WHAT NEEDS TO BE DONE
What is needed is the run of lines from the one containing "const machine = new THREE.Group();" through the one containing "bpy.data.objects.remove(obj)", echoed exactly, with both ends kept and nothing added.
** START OF DATA **
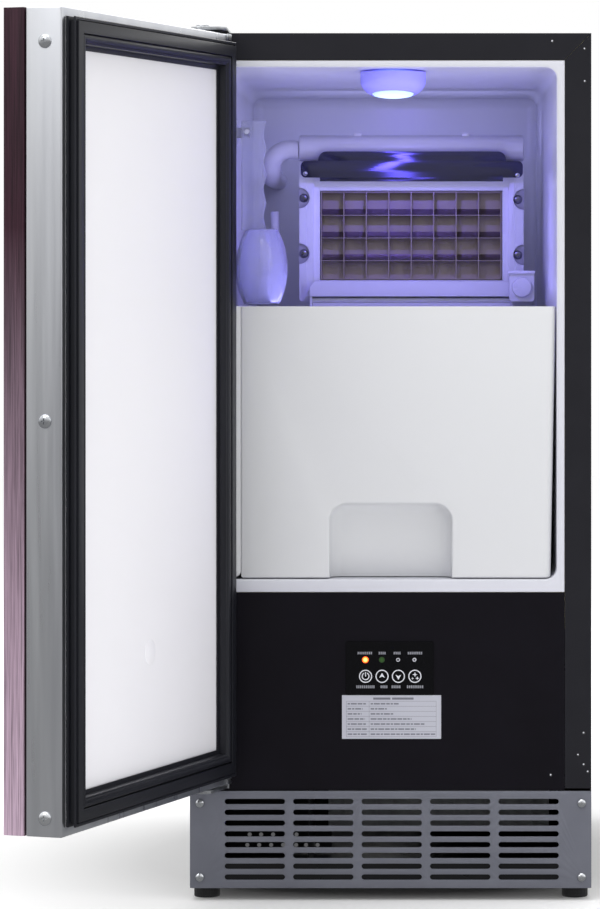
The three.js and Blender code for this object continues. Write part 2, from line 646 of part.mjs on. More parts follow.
function iceBin() {
  const ring = (z, grow) => {
    const draft = (BIN.top - z) * BIN_DRAFT;
    const left = BIN.left - grow; // this wall is upright, along the guide strip
    const right = BIN.right - draft + grow;
    const front = BIN.front - grow;
    const back = BIN.back - draft + grow;
    return [[left, front, z], [right, front, z], [right - BIN_PLAN_TAPER, back, z], [left, back, z]];
  };
  const outer = loft([ring(BIN.bottom, -3), ring(BIN.bottom + 4, 0), ring(BIN.top, 0)]);
  const inner = loft([ring(BIN.bottom + BIN_WALL, -BIN_WALL), ring(BIN.top + 5, -BIN_WALL)]);
  const grip = (grow) => block([-GRIP.half - grow, GRIP.half + grow], [-20, BIN.front + GRIP.depth + grow],
    [250, GRIP.top + grow]);
  const rim = polygon([[14, BIN.top + 10], [60, BIN.rim], [BIN.back + 20, BIN.rim], [BIN.back + 20, BIN.top + 10]]);
  return cut(outer, grip(0), cut(inner, grip(BIN_WALL)), prism(rim, "x", -200, 200));
}

// ---- assembly ----
part("side_panel_left", sidePanel(-1), "shellPaint");
part("side_panel_right", sidePanel(1), "shellPaint");
part("top_panel", topPanel(), "shellPaint");
part("back_panel", block([-HALF, HALF], [DEPTH - SHEET, DEPTH], [FOAM_BOTTOM, HEIGHT]), "zinc");
part("rear_service_cover", rearCover(), "zinc");
part("base_pan", basePan(), "zinc");
part("insulation_foam", foamBlock(), "foam");
part("liner", linerShell(), "linerPlastic");
part("bin_guide_strip", guideStrip(), "linerPlastic");
part("front_lower_panel", lowerPanel(), "blackPaint");
part("control_overlay", overlay(), "gloss");
part("indicator_light_pipe", lightPipe(), "lightPipe");
part("legend_label", block(LEGEND.x, [-GAP - LEGEND.thick, -GAP], LEGEND.z), "label");
part("kick_grille", kickGrille(), "greySheet");
["power", "up", "down", "clean"].forEach((use, i) => part(`button_${use}`, button(PANEL_BUTTON_X[i]), "gloss"));
[-1, 1].forEach((side) => {
  const name = side < 0 ? "left" : "right";
  part(`grille_screw_${name}_top`, grilleScrew(side * GRILLE_SCREW.x, GRILLE_SCREW.z[0]), "zinc");
  part(`grille_screw_${name}_bottom`, grilleScrew(side * GRILLE_SCREW.x, GRILLE_SCREW.z[1]), "zinc");
  part(`foot_front_${name}`, foot(side * FOOT_X, FOOT_Y[0]), "blackPlastic");
  part(`foot_back_${name}`, foot(side * FOOT_X, FOOT_Y[1]), "blackPlastic");
});
part("top_hinge_bracket", topBracket(), "zinc");
part("top_hinge_pin", topPin(), "zinc");
part("bottom_hinge_bracket", bottomBracket(), "zinc");
part("lamp_housing", lampHousing(LAMP.x, LAMP.y), "whitePlastic");
part("lamp_lens", lampLens(LAMP.x, LAMP.y), "lens");
part("evaporator_frame", evaporatorFrame(), "whitePlastic");
part("evaporator_grid", evaporatorGrid(), "cellPlate");
part("evaporator_rear_cover", block([-90, 126], [ICE.y + 27 + GAP, 312], [560, 690]), "foam");
part("distributor_tube", distributorTube(), "whitePlastic");
part("distributor_hose", distributorHose(), "whitePlastic");
part("splash_bar", splashBar(), "darkSteel");
part("water_tray", waterTray(), "whitePlastic");
part("ice_flap", iceFlap(), "whitePlastic");
part("flap_switch_box", switchBox(), "whitePlastic");
part("sump", sump(), "whitePlastic");
part("circulation_pump", circulationPump(), "blackPlastic");
part("scoop", scoop(), "clear");
part("scoop_hook", scoopHook(), "whitePlastic");
part("compressor", compressor(), "blackPaint");
part("condenser_coil", condenserCoil(), "copper");
part("fan_bracket", fanBracket(), "zinc");
part("fan_motor", fanMotor(), "blackPlastic");
part("fan_blade", fanBlade(), "blackPlastic");
part("drain_pump", drainPump(), "blackPlastic");
part("water_valve", waterValve(), "whitePlastic");
part("mains_inlet", mainsInlet(), "blackPlastic");
part("air_divider", block([-77.6, -76.4], [20, 300], [16, 246]), "zinc");
part("ice_bin", iceBin(), "whitePlastic");

home = door;
part("door_pan", doorPan(), "steel");
part("door_foam", doorFoam(), "foam");
part("door_inner_panel", innerPanel(), "whitePlastic");
part("door_gasket", gasket(), "rubber");
part("door_wood_panel", woodPanel(), "wood");
door.position.set(HINGE.x, HINGE.y, 0);
door.rotation.z = -DOOR_OPEN;
cabinet.add(door);

const machine = new THREE.Group();
machine.add(cabinet);
machine.updateMatrixWorld(true);
const extent = new THREE.Box3().setFromObject(machine, true);
cabinet.position.set(-(extent.min.x + extent.max.x) / 2, -(extent.min.y + extent.max.y) / 2, -extent.min.z);

export default machine;
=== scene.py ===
# Under-counter ice maker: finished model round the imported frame.
import json
import math

import bpy
from mathutils import Matrix, Vector


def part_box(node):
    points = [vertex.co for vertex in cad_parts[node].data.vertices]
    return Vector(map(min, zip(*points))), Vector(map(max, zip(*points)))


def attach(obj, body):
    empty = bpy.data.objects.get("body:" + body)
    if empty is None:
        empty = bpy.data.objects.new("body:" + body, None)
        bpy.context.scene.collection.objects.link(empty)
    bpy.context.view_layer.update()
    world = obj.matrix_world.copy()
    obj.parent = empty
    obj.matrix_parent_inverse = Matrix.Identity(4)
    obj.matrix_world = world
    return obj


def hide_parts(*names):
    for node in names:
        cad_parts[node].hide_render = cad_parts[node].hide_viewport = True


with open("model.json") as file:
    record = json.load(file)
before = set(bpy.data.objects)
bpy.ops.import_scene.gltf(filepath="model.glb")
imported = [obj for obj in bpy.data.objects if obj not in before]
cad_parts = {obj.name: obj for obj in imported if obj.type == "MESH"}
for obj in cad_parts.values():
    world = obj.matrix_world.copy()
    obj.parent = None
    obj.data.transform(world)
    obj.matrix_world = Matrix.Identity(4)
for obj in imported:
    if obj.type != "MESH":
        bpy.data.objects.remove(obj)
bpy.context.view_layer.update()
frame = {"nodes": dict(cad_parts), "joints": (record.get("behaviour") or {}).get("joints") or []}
nodes = frame["nodes"]
print("frame loaded:", len(nodes), "nodes")

# Sizes below are in millimetres, measured from the cabinet: x from its centre line, y back from its
# front plane, z up from the floor. Door sizes are measured from the hinge axis with the door shut.
casePanels = {"left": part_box("side_panel_left"), "right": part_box("side_panel_right")}
centreX = (casePanels["left"][0].x + casePanels["right"][1].x) / 2
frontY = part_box("front_lower_panel")[0].y
doorJoint = next(j for j in frame["joints"] if j["name"] == "door_hinge")
doorAngle = math.radians(doorJoint["range_deg"][0])  # from shut to rest, clockwise from above
hingeAxis = Vector((doorJoint["pos_m"][0], doorJoint["pos_m"][1], 0))


def mm(x, y, z):
    return Vector((x, y, z)) / 1000


def place(x, y, z):
    return Vector((centreX, frontY, 0)) + mm(x, y, z)


def nodeBox(name):
    low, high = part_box(name)
    return [[(c[0] - centreX) * 1000, (c[1] - frontY) * 1000, c[2] * 1000] for c in (low, high)]


def deselectAll():
    if bpy.context.object and bpy.context.object.mode != "OBJECT":
        bpy.ops.object.mode_set(mode="OBJECT")
    bpy.ops.object.select_all(action="DESELECT")


def only(piece):
    deselectAll()
    piece.select_set(True)
    bpy.context.view_layer.objects.active = piece


def settle(piece):
    only(piece)
    bpy.ops.object.transform_apply(location=True, rotation=True, scale=True)
    return piece


def startBlock(name, low, high):
    low, high = Vector(low) / 1000, Vector(high) / 1000
    deselectAll()
    bpy.ops.mesh.primitive_cube_add(size=1, location=(low + high) / 2)
    piece = bpy.context.object
    piece.name = name
    piece.scale = high - low
    return settle(piece)


def pick(piece, test, what="FACE"):
    only(piece)
    bpy.ops.object.mode_set(mode="EDIT")
    bpy.ops.mesh.select_mode(type=what)
    bpy.ops.mesh.select_all(action="DESELECT")
    bpy.ops.object.mode_set(mode="OBJECT")
    mesh = piece.data
    if what == "FACE":
        for face in mesh.polygons:
            face.select = test(face.center * 1000, face.normal)
    elif what == "EDGE":
        for edge in mesh.edges:
            a, b = (mesh.vertices[i].co * 1000 for i in edge.vertices)
            edge.select = test(a, b)
    else:
        for vertex in mesh.vertices:
            vertex.select = test(vertex.co * 1000)
    bpy.ops.object.mode_set(mode="EDIT")


def done(piece):
    bpy.ops.object.mode_set(mode="OBJECT")
    return piece


def roundPicked(piece, test, radius, segments=4):
    pick(piece, test, "EDGE")
    bpy.ops.mesh.bevel(offset=radius / 1000, segments=segments, profile=0.5, affect="EDGES")
    return done(piece)


def alongAxis(axis, tolerance=0.5):
    others = [i for i in range(3) if i != axis]
    return lambda a, b: all(abs(a[i] - b[i]) < tolerance for i in others) and abs(a[axis] - b[axis]) > 1


def applyAll(piece):
    only(piece)
    for modifier in list(piece.modifiers):
        bpy.ops.object.modifier_apply(modifier=modifier.name)
    return piece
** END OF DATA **
RESPONSE BELOW
const machine = new THREE.Group();
machine.add(cabinet);
machine.updateMatrixWorld(true);
const extent = new THREE.Box3().setFromObject(machine, true);
cabinet.position.set(-(extent.min.x + extent.max.x) / 2, -(extent.min.y + extent.max.y) / 2, -extent.min.z);

export default machine;
=== scene.py ===
# Under-counter ice maker: finished model round the imported frame.
import json
import math

import bpy
from mathutils import Matrix, Vector


def part_box(node):
    points = [vertex.co for vertex in cad_parts[node].data.vertices]
    return Vector(map(min, zip(*points))), Vector(map(max, zip(*points)))


def attach(obj, body):
    empty = bpy.data.objects.get("body:" + body)
    if empty is None:
        empty = bpy.data.objects.new("body:" + body, None)
        bpy.context.scene.collection.objects.link(empty)
    bpy.context.view_layer.update()
    world = obj.matrix_world.copy()
    obj.parent = empty
    obj.matrix_parent_inverse = Matrix.Identity(4)
    obj.matrix_world = world
    return obj


def hide_parts(*names):
    for node in names:
        cad_parts[node].hide_render = cad_parts[node].hide_viewport = True


with open("model.json") as file:
    record = json.load(file)
before = set(bpy.data.objects)
bpy.ops.import_scene.gltf(filepath="model.glb")
imported = [obj for obj in bpy.data.objects if obj not in before]
cad_parts = {obj.name: obj for obj in imported if obj.type == "MESH"}
for obj in cad_parts.values():
    world = obj.matrix_world.copy()
    obj.parent = None
    obj.data.transform(world)
    obj.matrix_world = Matrix.Identity(4)
for obj in imported:
    if obj.type != "MESH":
        bpy.data.objects.remove(obj)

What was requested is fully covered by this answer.